Candidates Jeb Bush and Rand Paul have fallen into this misunderstanding, treating Trump as a “fake conservative,” as if he were running for chairman of the Republican party. So have George Will and virtually everyone who writes for National Review. “Trump,” writes Daniel Foster, “is sucking the most talented GOP presidential field in a generation down the gaping event horizon that is his huge mouth.” This is dubious. The GOP may have talent, but it has squandered the trust that might win it the country’s permission to do anything with it. For almost two decades Republican leaders have been asking a country with which they have lost touch to be content with words. Since the Tea Party rebellion of 2010, they’ve succeeded, with empty promises, in getting their own dissidents to lay down their arms. For now, there appears to be little that any member of the party establishment can say to hale voters back.
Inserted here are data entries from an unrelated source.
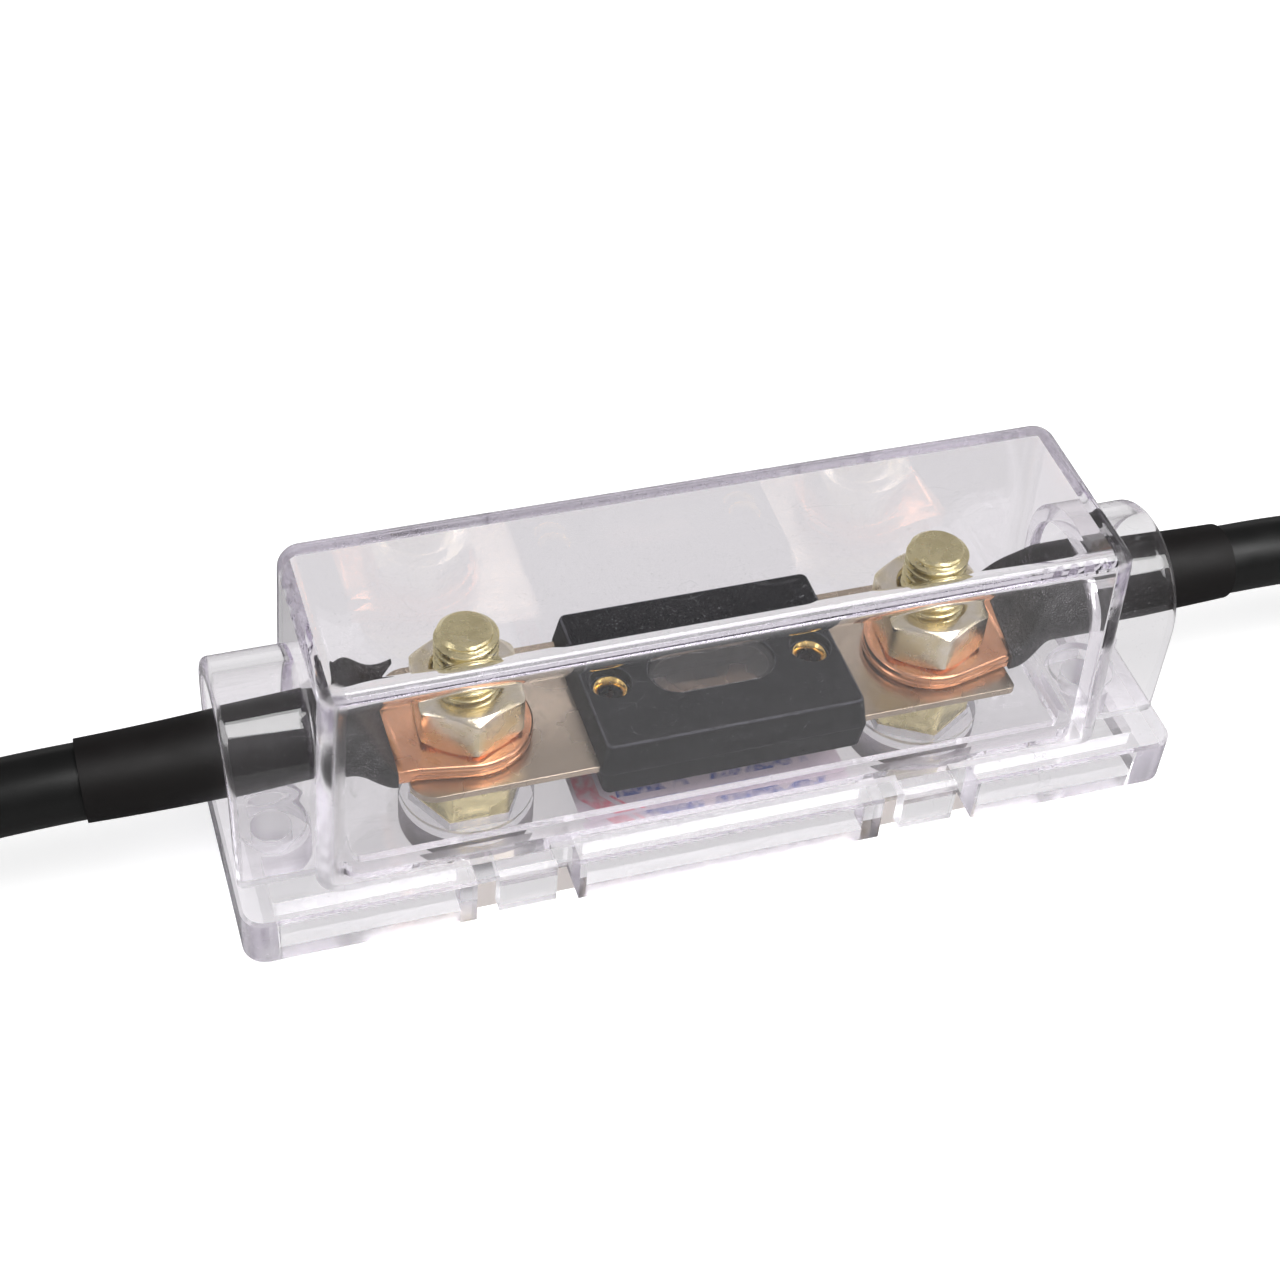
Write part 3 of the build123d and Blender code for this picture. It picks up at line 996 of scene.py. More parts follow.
@dataclass
class Lug:
    """A copper tube lug in its own frame: the eye at the origin, the barrel along its X."""

    eye: tuple[float, float, float]
    turn: float
    name: str
    palm_radius: float = 8.2
    thickness: float = 2.2
    hole: float = 4.2
    rim: float = 0.6
    seam: float = 0.16
    shoulder: float = 8.8
    neck: float = 9.6
    neck_overlap: float = 1.2
    neck_half_width: float = 6.4
    neck_squareness: float = 5.0
    flare: float = 7.0
    barrel: float = 4.8
    end: float = 28.5
    rim_points: int = 6
    neck_rows: int = 24

    def to_world(self, local: np.ndarray) -> np.ndarray:
        """Turns and moves points from the lug's frame to the holder's.

        Args:
            local: Points whose last axis is X, Y and Z.

        Returns:
            The moved points.
        """
        angle = radians(self.turn)
        x = local[..., 0] * cos(angle) - local[..., 1] * sin(angle) + self.eye[0]
        y = local[..., 0] * sin(angle) + local[..., 1] * cos(angle) + self.eye[1]
        return np.stack([x, y, local[..., 2] + self.eye[2]], axis=-1)

    def palm_outline(self, angles: np.ndarray) -> np.ndarray:
        """The palm's radius at each angle: a circle, then its tangent line, then the neck's side.

        Args:
            angles: Directions from the eye, 0 towards the barrel.

        Returns:
            A radius for each angle.
        """
        away = np.abs((angles + pi) % TURN - pi)
        shoulder_angle = atan2(self.neck_half_width, self.shoulder)
        tangent = shoulder_angle + acos(self.palm_radius / hypot(self.shoulder, self.neck_half_width))
        line = self.palm_radius / np.cos(np.minimum(away, tangent) - tangent)
        least = 1e-3
        end = (self.neck + self.neck_overlap) / np.maximum(np.cos(away), least)
        side = self.neck_half_width / np.maximum(np.sin(away), least)
        return np.select(
            [away < shoulder_angle, away < tangent], [np.minimum(side, end), line], self.palm_radius
        )

    def sections(self, along: np.ndarray, grow: float = 0.0) -> tuple[np.ndarray, ...]:
        """Half width, half height, middle height and squareness of the neck at each place.

        Over the flare each goes from the palm's value to the barrel's by a smooth step.

        Args:
            along: Distances from the eye.
            grow: How far the section stands outside the copper.

        Returns:
            The four values, each as an array.
        """
        share = smooth_step((along - self.neck) / self.flare)
        half_width = self.neck_half_width + (self.barrel - self.neck_half_width) * share
        middle = self.thickness / 2 + (self.barrel - self.thickness / 2) * share
        squareness = 2 + self.neck_squareness * (1 - share) ** 2
        return half_width + grow, middle + grow, middle, squareness

    def build(self) -> bpy.types.Object:
        """Builds the palm and the neck as two closed shells in one mesh.

        The palm's rim has a quarter round at its top and its foot, and a fine groove along its
        middle: the seam of the tube that was pressed flat.

        Returns:
            The lug's object.
        """
        angles = circle_angles()
        outline = self.palm_outline(angles)
        middle, centre = self.thickness / 2, self.thickness - self.rim
        quarter = np.linspace(0, pi / 2, self.rim_points)
        rim = [(self.rim * (1 - sin(a)), centre + self.rim * cos(a)) for a in quarter]
        rim += [(0.0, middle + self.seam), (self.seam, middle)]
        rim += [(inset, self.thickness - height) for inset, height in rim[-2::-1]]
        hole = np.full_like(angles, self.hole)
        circuit = [(outline - inset, height) for inset, height in rim]
        circuit = [(hole, self.thickness), *circuit, (hole, 0.0)]
        rows = np.stack([
            np.stack([radius, np.full_like(angles, height)], axis=-1) for radius, height in circuit
        ])
        shell = Shell()
        shell.grid(self.to_world(turned(rows)), round_rows=True)
        start = self.neck - self.neck_overlap / 2
        along = np.append(np.linspace(start, self.neck + self.flare, self.neck_rows), self.end)
        tube = shell.grid(self.to_world(tube_rows(along, self.sections(along))))
        shell.close(tube[0])
        shell.close(tube[-1])
        return shell.build(self.name)


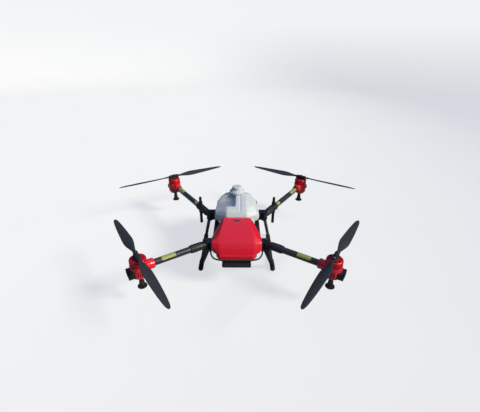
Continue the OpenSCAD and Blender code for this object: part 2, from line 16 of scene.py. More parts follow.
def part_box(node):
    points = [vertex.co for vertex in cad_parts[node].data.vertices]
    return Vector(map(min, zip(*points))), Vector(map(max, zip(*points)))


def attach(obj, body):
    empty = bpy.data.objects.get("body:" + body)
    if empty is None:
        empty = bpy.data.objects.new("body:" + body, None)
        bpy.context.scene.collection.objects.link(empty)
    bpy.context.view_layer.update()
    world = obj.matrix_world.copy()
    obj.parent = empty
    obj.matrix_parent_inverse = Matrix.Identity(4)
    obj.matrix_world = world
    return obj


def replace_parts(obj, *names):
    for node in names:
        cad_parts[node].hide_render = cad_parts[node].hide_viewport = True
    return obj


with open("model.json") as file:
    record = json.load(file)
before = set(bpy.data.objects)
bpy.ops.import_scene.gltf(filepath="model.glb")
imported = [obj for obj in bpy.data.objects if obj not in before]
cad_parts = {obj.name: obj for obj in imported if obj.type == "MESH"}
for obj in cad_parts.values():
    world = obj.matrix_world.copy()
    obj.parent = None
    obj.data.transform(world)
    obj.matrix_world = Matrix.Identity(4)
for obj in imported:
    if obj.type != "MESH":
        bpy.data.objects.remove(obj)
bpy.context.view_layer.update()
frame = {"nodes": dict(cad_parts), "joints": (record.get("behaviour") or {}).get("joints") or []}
JOINTS = {joint["name"]: joint for joint in frame["joints"]}
ARMS = ("fl", "fr", "rl", "rr")
SIDES = (-1, 1)
ARM_TUBE_R = 0.020
ARM_TUBE_FIT = 0.02005  # bore of a part that slips over an arm tube
SKID_R = 0.012
SKID_FIT = 0.01205
TRAY_TOP = 0.2263  # the tank and the battery stand just clear of the tray
IDENTITY = Matrix.Identity(4)
TURN_X = Matrix.Rotation(math.pi / 2, 4, "Y")
TURN_Y = Matrix.Rotation(-math.pi / 2, 4, "X")


# ---- Places from the frame --------------------------------------------------


def joint_at(name):
    return Vector(JOINTS[name]["pos_m"])


ARM_Z = joint_at("arm_fold_fr").z
PROP_Z = joint_at("blade_fold_a_fr").z
ROTOR_Y = (joint_at("rotor_spin_fr").y + joint_at("rotor_spin_rr").y) / 2
AIRFRAME = Matrix.Translation((0, ROTOR_Y, 0))


def frame_towards(origin, target):
    """A frame at origin with Z up, whose X axis points level towards target."""
    heading = math.atan2(target.y - origin.y, target.x - origin.x)
    return Matrix.Translation(origin) @ Matrix.Rotation(heading, 4, "Z")


def arm_frame(arm):
    return frame_towards(joint_at("arm_fold_" + arm), joint_at("rotor_spin_" + arm))


def arm_length(arm):
    return (joint_at("rotor_spin_" + arm) - joint_at("arm_fold_" + arm)).xy.length


def pod_frame(arm):
    return arm_frame(arm) @ Matrix.Translation((arm_length(arm), 0, 0))


def prop_frame(arm):
    return frame_towards(joint_at("rotor_spin_" + arm), joint_at("blade_fold_a_" + arm))


def handed(arm):
    return -1 if arm[1] == "l" else 1


def shifted(x, y, z, turn=IDENTITY):
    return Matrix.Translation((x, y, z)) @ turn


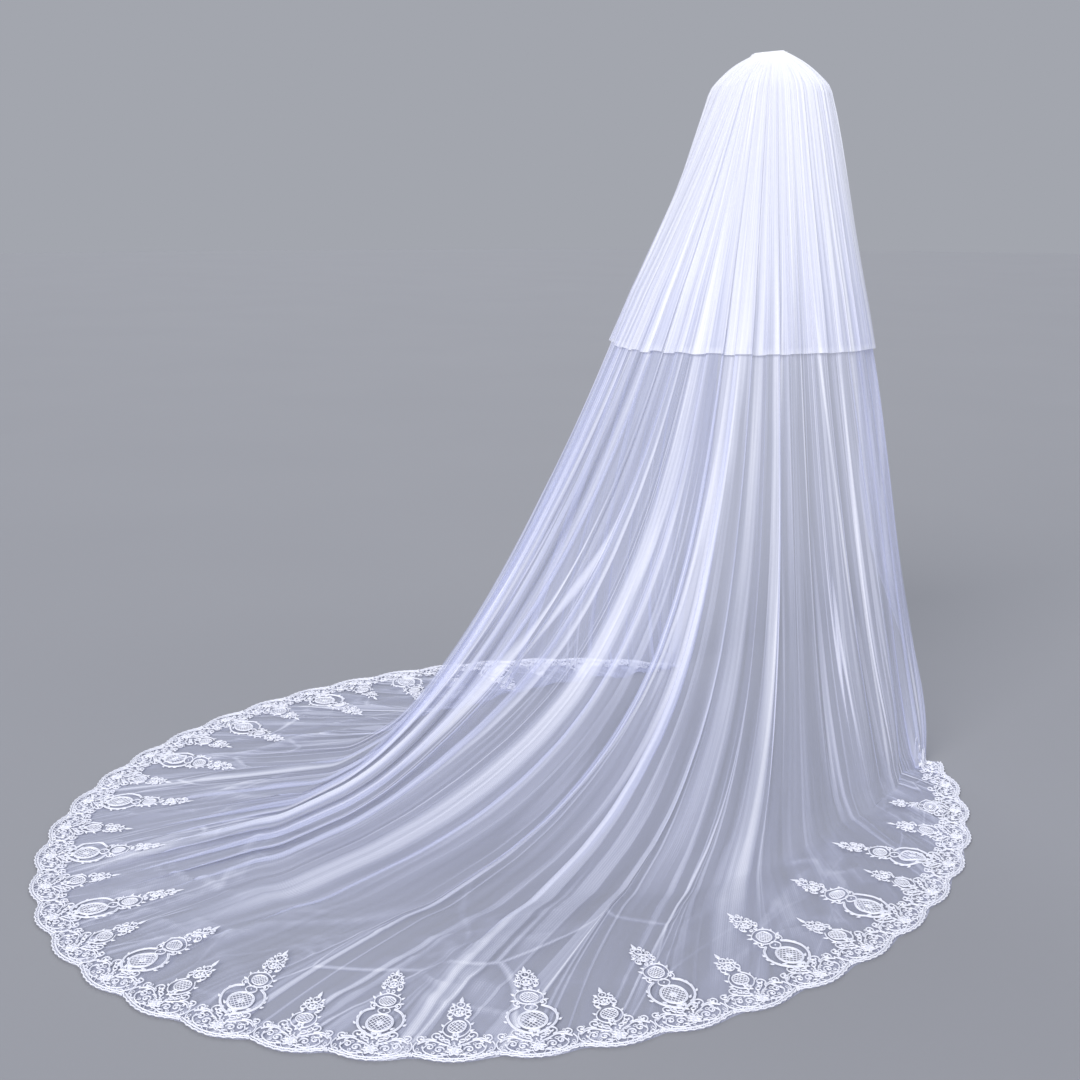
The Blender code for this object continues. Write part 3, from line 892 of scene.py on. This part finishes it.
probe_x, probe_y = on_hem(*np.meshgrid(probe_along, probe_depth, indexing="ij"))
heights = np.full(probe_x.shape, TOP_OF_CLOTH)
for place in np.ndindex(probe_x.shape):
    start = Vector((probe_x[place], probe_y[place], FLOOR + PROBE_RISE))
    hit = surface.ray_cast(start, Vector((0, 0, -1)))[0]
    if hit is not None:
        heights[place] = max(hit.z, TOP_OF_CLOTH)
print(f"cloth under the lace rises to {1000 * (heights.max() - FLOOR):.0f} mm")


def height_at(along, depth):
    """The cloth's height, read between the four probes nearest."""
    last_a, last_d = len(probe_along) - 1, len(probe_depth) - 1
    a = np.clip((along + HALF_HEM) / (2 * HALF_HEM) * last_a, 0, last_a - 0.001)
    d = np.clip(depth / probe_depth[-1] * last_d, 0, last_d - 0.001)
    i, j = a.astype(int), d.astype(int)
    s, t = a - i, d - j
    low = heights[i, j] * (1 - s) + heights[i + 1, j] * s
    high = heights[i, j + 1] * (1 - s) + heights[i + 1, j + 1] * s
    return low * (1 - t) + high * t


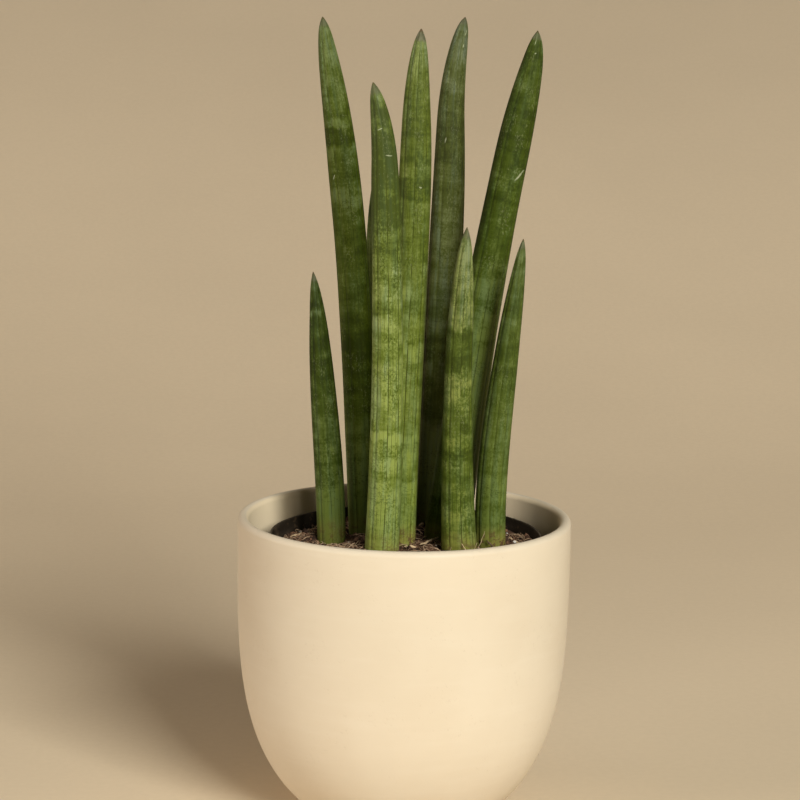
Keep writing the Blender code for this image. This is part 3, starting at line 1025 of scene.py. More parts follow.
@dataclass(frozen=True)
class NurseryPot:
    """Thin black tub with a stepped rim band, standing on the cover pot's floor."""

    base: float = 8.3
    rim: float = 127.5
    centre_x: float = NURSERY_SHIFT
    rim_radius: float = 61.4
    band: float = 14.0
    step: float = 1.4
    flare: float = 0.4
    base_radius: float = 41.5
    corner: float = 2.5
    wall: float = 1.2
    drains: int = 6
    drain_radius: float = 3.5
    drain_circle: float = 30.0
    drain_turn: float = 32.0
    drain_sides: int = 20
    turned_steps: int = 156

    def outside(self) -> list[tuple[float, float]]:
        """Outer line from the middle of the base up to the rim's outer edge.

        Returns:
            (radius, height) pairs in millimetres.
        """
        side_top = self.rim_radius - self.flare - self.step
        band = self.rim - self.band
        points = [(0.0, self.base)]
        points += arc((self.base_radius - self.corner, self.base + self.corner), self.corner, -90.0, -8.0, 6)
        points += [(side_top - 0.1, band - 0.6), (side_top + 0.3, band + 0.1)]
        points += [(side_top + self.step - 0.3, band + self.step - 0.2)]
        points += [(side_top + self.step, band + self.step + 0.4)]
        return points

    def inside(self, radius: float, height: float) -> tuple[float, float]:
        """Point of the inner line beside a point of the outer one.

        Args:
            radius: The outer point's radius.
            height: Its height.

        Returns:
            The inner (radius, height).
        """
        return max(0.0, radius - self.wall), max(height, self.base + self.wall)

    def profile(self) -> list[tuple[float, float]]:
        """Closed outline of the tub's wall with a rolled rim.

        Returns:
            (radius, height) pairs in metres.
        """
        outer = self.outside()
        bead = self.wall / 2.0
        rim_centre = (self.rim_radius - bead, self.rim - bead)
        inner = [self.inside(*point) for point in outer]
        points = inner + arc(rim_centre, bead, 180.0, 0.0, 8) + outer[::-1]
        return [(radius * MM, height * MM) for radius, height in points]

    def build(self, effects: Effects) -> None:
        """Make the tub, drill its drain holes and put it in place.

        Args:
            effects: The shared node groups.
        """
        piece = finish_piece("nursery_pot_moulded", turn_profile(self.profile(), self.turned_steps),
                             BlackPlastic().material(effects))
        drills = bmesh.new()
        for i in range(self.drains):
            angle = math.radians(self.drain_turn + 360.0 * i / self.drains)
            spot = Vector((math.cos(angle), math.sin(angle), 0.0)) * self.drain_circle * MM
            spot.z = self.base * MM
            bmesh.ops.create_cone(drills, cap_ends=True, segments=self.drain_sides,
                                  radius1=self.drain_radius * MM, radius2=self.drain_radius * MM,
                                  depth=4.0 * self.wall * MM, matrix=Matrix.Translation(spot))
        cutter = finish_piece("drills", drills, piece.data.materials[0])
        drill = piece.modifiers.new("drill", "BOOLEAN")
        drill.operation = "DIFFERENCE"
        drill.object = cutter
        graph = bpy.context.evaluated_depsgraph_get()
        piece.data = bpy.data.meshes.new_from_object(piece.evaluated_get(graph))
        piece.modifiers.clear()
        bpy.data.objects.remove(cutter, do_unlink=True)
        piece.data.transform(Matrix.Translation((self.centre_x * MM, 0.0, 0.0)))
        place_piece(piece, "black_plastic", "nursery_pot")


# ---------------------------------------------------------------- leaves


@dataclass(frozen=True)
class Band:
    """A cross band from one height above the soil to another, lighter above 0 and darker below."""

    low: float
    high: float
    tone: float
    edge: float = 1.2


@dataclass(frozen=True)
class LeafForm:
    """The leaf's driving dimensions, as in the frame."""

    foot: tuple[float, float]
    tip: Point
    foot_lean: float
    tip_lean: float
    hook: float
    hook_reach: float
    girth: float
    foot_girth: float
    taper: float
    bluntness: float
    turn: float


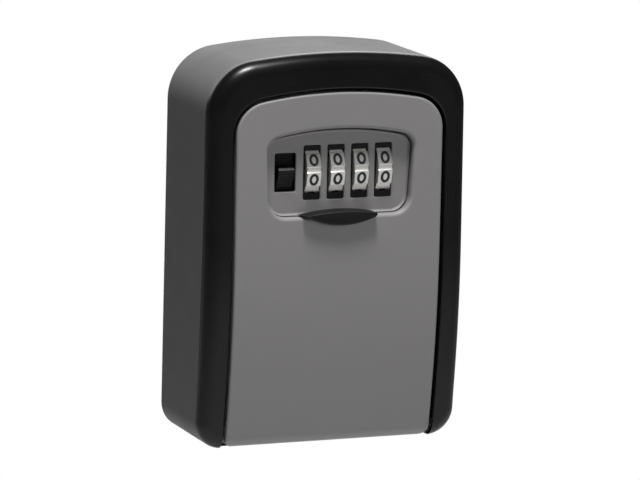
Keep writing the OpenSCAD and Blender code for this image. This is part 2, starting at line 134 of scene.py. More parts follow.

And there’s no way for the MSM to regain the trust of its consumers – and since they won’t listen to us, we applaud Trump’s manhandling of Jorge Ramos, one of their most boorish Democrat operatives with bylines.

WHY DO DEMOCRATS HATE GAY PEOPLE AND SEX? Gay activists fume over de Blasio’s role in rentboy.com raid. “The LGBT community hasn’t seen such harassment and intimidation since before Stonewall in 1969. This has become a City Hall war against gay consensual sex. Some wonder whether this is happening to rid the city of ‘gay sin’ prior to the arrival of de Blasio’s friend, the Pope.”